Hizbullah ile İsrail arasında 21 Ekim'de başlayacak ve 60 gün sürecek bir ateşkese dair iddialar şüphe uyandırıcı. Kimileri bu olası ateşkesin Netanyahu'dan Trump'a jest olduğunu söylüyor. İyi de o hâlde ateşkes neden tam da Trump'ın göreve geleceği 20 Ocak'ta bitiyor?
"Bütün savaşları durduracağım" diyen Trump koltuğa oturduğu gün, İsrail-Hizbullah arasındaki ateşkesi bitirmek nasıl bir hediye olabilir ki?

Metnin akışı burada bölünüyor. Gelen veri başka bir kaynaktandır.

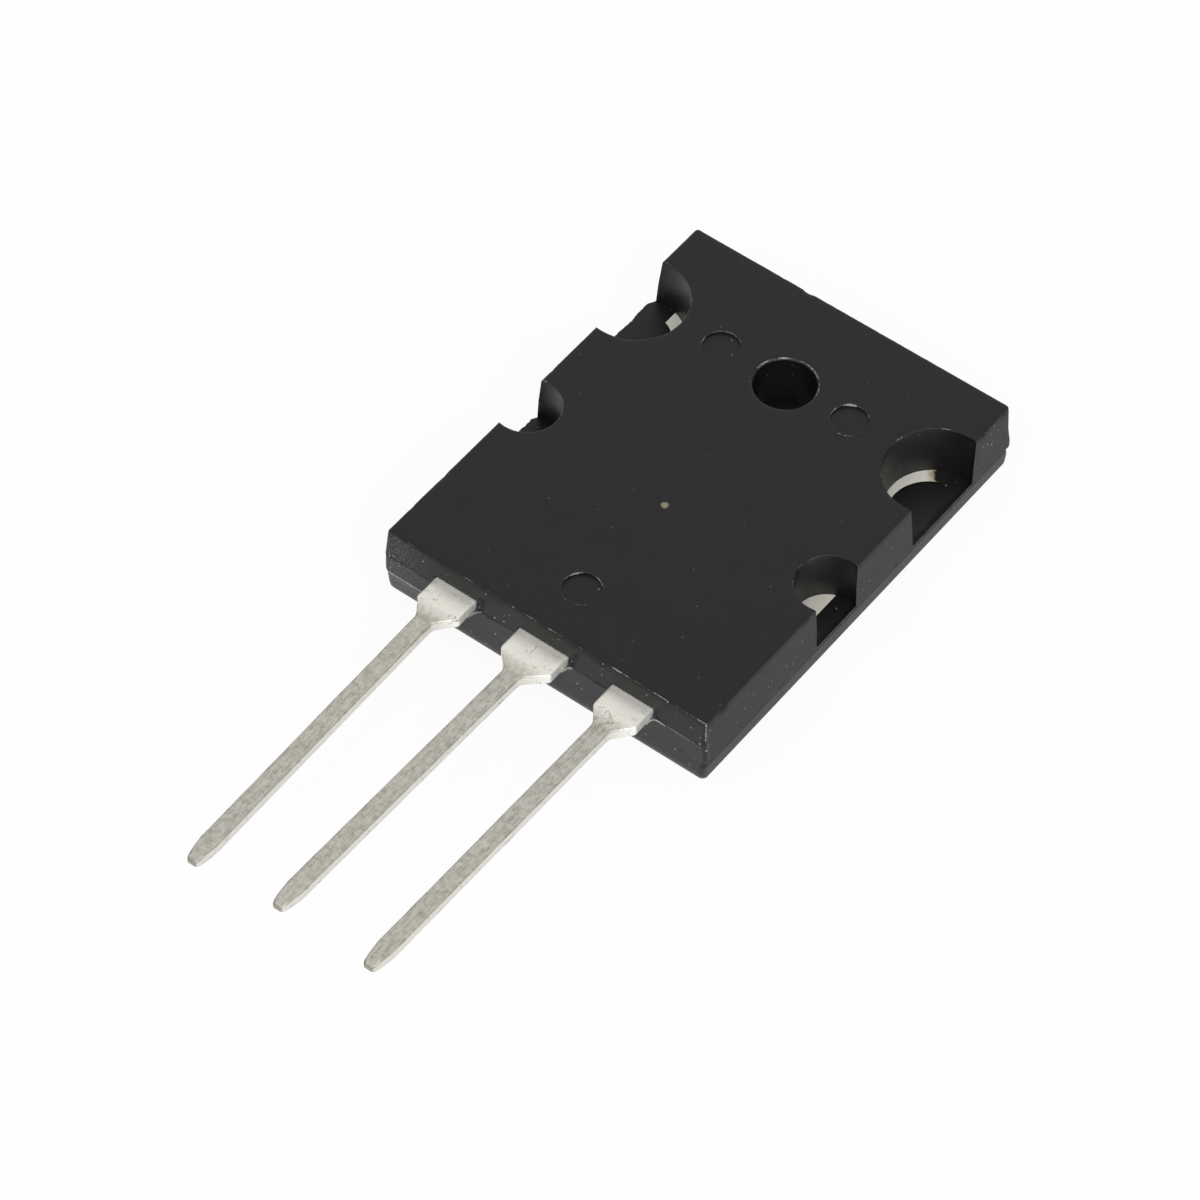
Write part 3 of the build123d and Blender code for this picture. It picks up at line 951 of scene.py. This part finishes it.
def corner_pale_line(x, y, z):
    """Pale line down the upright corners: the right one of the lead wall is pale from the rim to the ledge.
    """
    inset = 0.1 + max(0.0, wall_inset(max(z, PARTING_Z)))
    gap = math.hypot(HALF_WIDTH - inset - abs(x), min(y - WALL_Y, END_Y - y) - inset)
    is_worst = x > 0 and y < 0
    return (1.0 if is_worst else 0.35) * ridge(gap, 0.06) * (z > 1.7)


REAR_LEFT = (-0.59, 0.81)        # the way in which the painted highlight on the ejector marks' rims is strongest


def ring_highlight(x, y, z):
    """Painted highlights on the round rims in the top: ejector marks, screw hole and notches."""
    if z < TOP_Z - 0.09:
        return 0.0
    amount = 0.0
    # Painted highlight on each mark's rim, strongest on its rear side.
    for cx, cy in EJECTOR_CENTRES:
        away = math.hypot(x - cx, y - cy)
        if away < EJECTOR_R + 0.2:
            towards_rear = ((x - cx) * REAR_LEFT[0] + (y - cy) * REAR_LEFT[1]) / max(away, 0.1)
            width = 0.12 if cx > 0 and towards_rear > 0.9 else 0.035
            amount = max(amount, (0.6 + 0.4 * max(0.0, towards_rear)) * ridge(away - EJECTOR_R - 0.02, width))
    # Painted highlight on the screw hole's rim, strongest on its rear half, and then on the notches' rims.
    away = math.hypot(x, y)
    amount = max(amount, (0.9 if y > 0 else 0.3) * ridge(away - HOLE_R - 0.07, 0.04))
    for (cx, cy), (_, radius) in ((NOTCH_BIG, BIG_R), (NOTCH_SMALL, SMALL_R)):
        gap = math.hypot(abs(x) - cx, y - cy) - radius - 0.02
        amount = max(amount, 0.5 * ridge(gap, 0.035))
    return amount


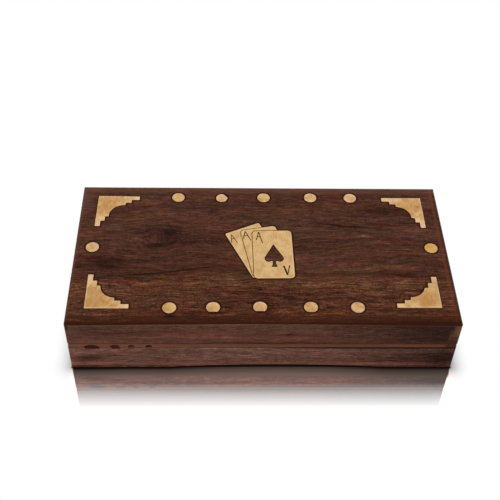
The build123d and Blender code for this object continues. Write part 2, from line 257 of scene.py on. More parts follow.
def outside_dots(x, y):
    nearest = FAR_AWAY
    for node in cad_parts:
        if node.startswith("inlay_dot"):
            low, high = box_of(node)
            middle = (low + high) / 2
            dot = length(x - middle.x, y - middle.y) - (high - low).x / 2
            nearest = dot.at_most(nearest)
    return nearest


def outside_brackets(x, y):
    """All four at once, each in the quarter of the board that it lies in."""
    right, behind = x.rises(-1.0, 1.0), y.rises(-1.0, 1.0)
    sizes = {}
    for quarter in ("front_left", "front_right", "back_left", "back_right"):
        low, high = box_of("inlay_corner_" + quarter)
        outer = max(abs(low.x), abs(high.x)), max(abs(low.y), abs(high.y))
        sizes[quarter] = (*outer, *(high - low).xy)

    def size(i):
        """One of the sizes of the bracket in whose quarter a place lies."""
        left_size, right_size = sizes["front_left"][i], sizes["front_right"][i]
        ahead = right * (right_size - left_size) + left_size
        left_size, right_size = sizes["back_left"][i], sizes["back_right"][i]
        rear = right * (right_size - left_size) + left_size
        return ahead + behind * (rear - ahead)

    aside, along = size(0) - abs(x), size(1) - abs(y)
    aside_over, along_over = aside - size(2), along - size(3)
    cut, middle, radius = BRACKET_THROAT
    broad = (aside_over + cut).at_least(along_over + cut)
    nearest = broad.at_least(radius - length(aside - middle, along - middle))
    for short, width in BRACKET_STEPS:
        nearest = nearest.at_most((aside_over + short).at_least(along - width))
        nearest = nearest.at_most((along_over + short).at_least(aside - width))
    return nearest.at_least(aside * -OUTER_SIDES_COUNT).at_least(along * -OUTER_SIDES_COUNT)


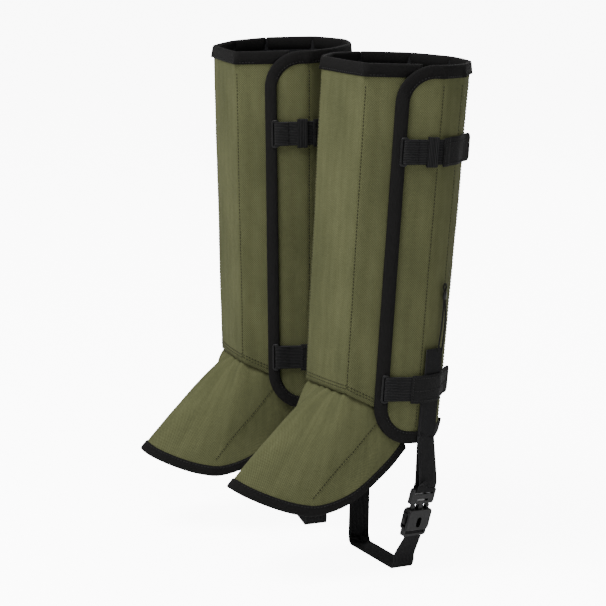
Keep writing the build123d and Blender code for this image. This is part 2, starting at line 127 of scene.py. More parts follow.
MEDIAL = polar(-90, RADIUS)
SHIN_RIGHT = polar(-58, RADIUS + 1)
SHIN = polar(-25, RADIUS)
FRONT_FOLD = polar(37, RADIUS)
SIDE_AIM = polar(97, RADIUS - 3)
SIDE_ALONG = unit(SIDE_AIM - FRONT_FOLD)
SIDE_OUT = outward(FRONT_FOLD, SIDE_AIM)
FRONT_EDGE = FRONT_FOLD + SIDE_ALONG * FRONT_END
FLAP_EDGE = FRONT_FOLD + SIDE_ALONG * FLAP_START + SIDE_OUT * FLAP_RISE
FLAP_SIDE = FRONT_FOLD + SIDE_ALONG * FLAP_FOLD + SIDE_OUT * FLAP_RISE
FLAP_REAR = polar(119, RADIUS + 3)
REAR_HINGE = polar(150, RADIUS)
REAR = polar(187, RADIUS - 2)
REAR_RIGHT = polar(228, RADIUS - 1)


def spot(points, z):
    """Section points carried to height z, where the tube is narrower and further forward."""
    points = np.asarray(points, float)
    z = np.broadcast_to(np.asarray(z, float), points.shape[:-1])
    scale = 1 - TAPER * (TOP - z)
    return np.stack((points[..., 0] * scale, points[..., 1] * scale + ANKLE_Y + LEAN * (z - ANKLE_Z), z), -1)


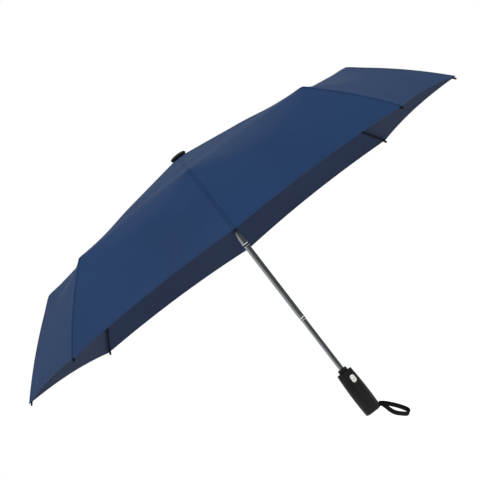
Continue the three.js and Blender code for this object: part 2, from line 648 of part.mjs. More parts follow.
// Hangs a rib piece on its pivot, falling at the given slope
function hang(name, geometry, finish, pivot, slope, parent) {
  const mesh = add(name, geometry, finish, parent);
  mesh.position.set(pivot.x, 0, pivot.y);
  mesh.rotation.y = slope;
}

const ribPieces = {
  topRib: topRib(),
  stretcher: stretcher(),
  connectingRod: connectingRod(),
  middleRib: middleRib(),
  tailRib: tailRib(),
};

for (let i = 0; i < RIB_SETS; i += 1) {
  const set = new THREE.Group();
  const slope = radians(RIB_SLOPE);
  const number = i + 1;
  set.rotation.z = 2 * Math.PI * i / RIB_SETS;
  umbrella.add(set);
  hang(`top_rib_${number}`, ribPieces.topRib, RIB_STEEL, open.notch, slope, set);
  hang(`stretcher_${number}`, ribPieces.stretcher, RIB_STEEL, RUNNER_PIVOT, -ARM_OPEN, set);
  hang(`connecting_rod_${number}`, ribPieces.connectingRod, RIB_STEEL, ROD_PIVOT, ROD_SLOPE, set);
  hang(`middle_rib_${number}`, ribPieces.middleRib, RIB_STEEL, open.knee, slope, set);
  hang(`tail_rib_${number}`, ribPieces.tailRib, BLACK_STEEL, TAIL_PIVOT, radians(TAIL_SLOPE), set);
}

add('canopy', cover(), FABRIC);
add('ferrule_cap', ferruleCap(), BLACK_NYLON);
add('top_notch', topNotch(), BLACK_NYLON);
add('notch_wire', ringWire(NOTCH_AT), SPRING_STEEL);
add('runner', runner(), BLACK_NYLON);
add('runner_wire', ringWire(RUNNER_AT), SPRING_STEEL);

const tubeAt = (outer, foot, top) => tube(outer - TUBE_WALL, outer, foot, top);
add('upper_tube', tubeAt(UPPER_TUBE_RADIUS, UPPER_TUBE_FOOT, UPPER_TUBE_TOP), CHROME);
add('middle_tube', tubeAt(MIDDLE_TUBE_RADIUS, MIDDLE_TUBE_FOOT, MIDDLE_TUBE_TOP), CHROME);
add('lower_tube', tubeAt(LOWER_TUBE_RADIUS, END_CAP_THICKNESS + 5, LOWER_TUBE_TOP), CHROME);
add('main_spring', mainSpring(), SPRING_STEEL);

add('handle_grip', grip(), SOFT_TOUCH);
add('handle_core', handleCore(), BLACK_NYLON);
add('handle_end_cap', endCap(), SOFT_TOUCH);
add('push_button', pushButton(), BUTTON_WHITE);
add('button_spring', buttonSpring(), SPRING_STEEL);
add('strap_pin', strapPin(), SPRING_STEEL);
add('wrist_strap', wristStrap(), WEBBING);

export default umbrella;
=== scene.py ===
# %% [markdown]
# # A folding umbrella, dressed on its frame
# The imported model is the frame: every tube, rib and pivot already has its place and size.
# This lesson puts the looks on it, one piece at a time: sewn cover, tubes, fittings, grip, strap.
# %% Load the frame
import json
import math

import bmesh
import bpy
import numpy as np
from mathutils import Matrix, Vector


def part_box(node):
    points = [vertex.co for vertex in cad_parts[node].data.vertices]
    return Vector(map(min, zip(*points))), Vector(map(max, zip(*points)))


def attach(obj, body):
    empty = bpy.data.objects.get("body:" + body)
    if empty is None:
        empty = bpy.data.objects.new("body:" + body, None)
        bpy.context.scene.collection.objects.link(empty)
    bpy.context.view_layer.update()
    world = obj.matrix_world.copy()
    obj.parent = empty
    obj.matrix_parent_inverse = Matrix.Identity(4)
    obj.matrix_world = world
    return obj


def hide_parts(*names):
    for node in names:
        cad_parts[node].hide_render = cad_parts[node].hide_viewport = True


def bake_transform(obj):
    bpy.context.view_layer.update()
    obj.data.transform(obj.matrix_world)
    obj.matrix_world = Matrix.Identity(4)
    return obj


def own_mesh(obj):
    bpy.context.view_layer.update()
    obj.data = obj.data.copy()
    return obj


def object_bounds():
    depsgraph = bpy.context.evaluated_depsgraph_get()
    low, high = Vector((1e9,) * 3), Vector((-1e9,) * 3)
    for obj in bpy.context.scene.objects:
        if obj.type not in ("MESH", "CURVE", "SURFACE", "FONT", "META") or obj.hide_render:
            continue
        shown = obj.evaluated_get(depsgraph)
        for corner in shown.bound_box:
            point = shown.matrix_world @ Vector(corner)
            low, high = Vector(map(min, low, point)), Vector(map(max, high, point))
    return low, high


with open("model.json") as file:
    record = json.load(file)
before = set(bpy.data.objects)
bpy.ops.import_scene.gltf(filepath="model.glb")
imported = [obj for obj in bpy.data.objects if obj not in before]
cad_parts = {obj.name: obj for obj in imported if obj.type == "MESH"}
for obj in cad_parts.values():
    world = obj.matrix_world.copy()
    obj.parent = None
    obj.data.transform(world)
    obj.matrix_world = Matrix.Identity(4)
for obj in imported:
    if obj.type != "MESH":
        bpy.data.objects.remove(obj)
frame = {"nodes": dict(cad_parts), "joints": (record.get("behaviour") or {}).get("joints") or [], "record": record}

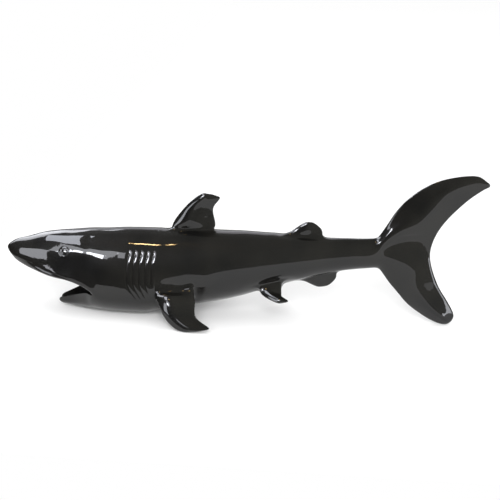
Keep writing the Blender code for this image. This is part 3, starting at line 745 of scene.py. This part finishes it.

Eğer 20 Ocak'ta bitecek ateşkes iddiaları doğruysa ve bu bir jestse de ancak Tahran'daki mollaların Trump'a bir armağanı olabilir.
***
YUSUF TEKİN DOĞRU SÖYLEMİŞ
CHP, Milli Eğitim Bakanı Yusuf Tekin'in kendilerine yönelik şu sözleri üzerine suç duyurusunda bulundu:
"Ben laiklikten, bütün vatandaşların hangi dine inanırlarsa inansınlar dini inanç ve ibadet hürriyetinin devlet garantisi altına alınmasını anlıyorum. Sen neyi anlıyorsun? Sen Müslümanların inanç özgürlüğünün prangalar altına alınmasını, yasaklanmasını anlıyorsun. O zaman ikimizin laiklik anlayışı arasında kuşkusuz fark var. Ben evrensel laiklikten yanayım, sen Türkiye'ye özgü kendi bulduğun laiklik kavramını bana dayatıyorsun. Bu olmaz. Senin laiklikten anladığın şey şu: Üniversiteye başörtüsüyle gitmek isteyen çocuğu ikna odalarına alıp ikna etmeye çalışmak, bunu laiklik gerekçesiyle yaptınız. Bunu yaparken de kendinizi laiklikle savundunuz. Peki senin savunduğun laiklik ile benim anladığım laiklik bir mi? Bir değil..."
Hangi tespiti yanlış? Bu sözlerde suç unsuru olan ne var? İfade özgürlüğüne tahammülünüz bu kadar mı?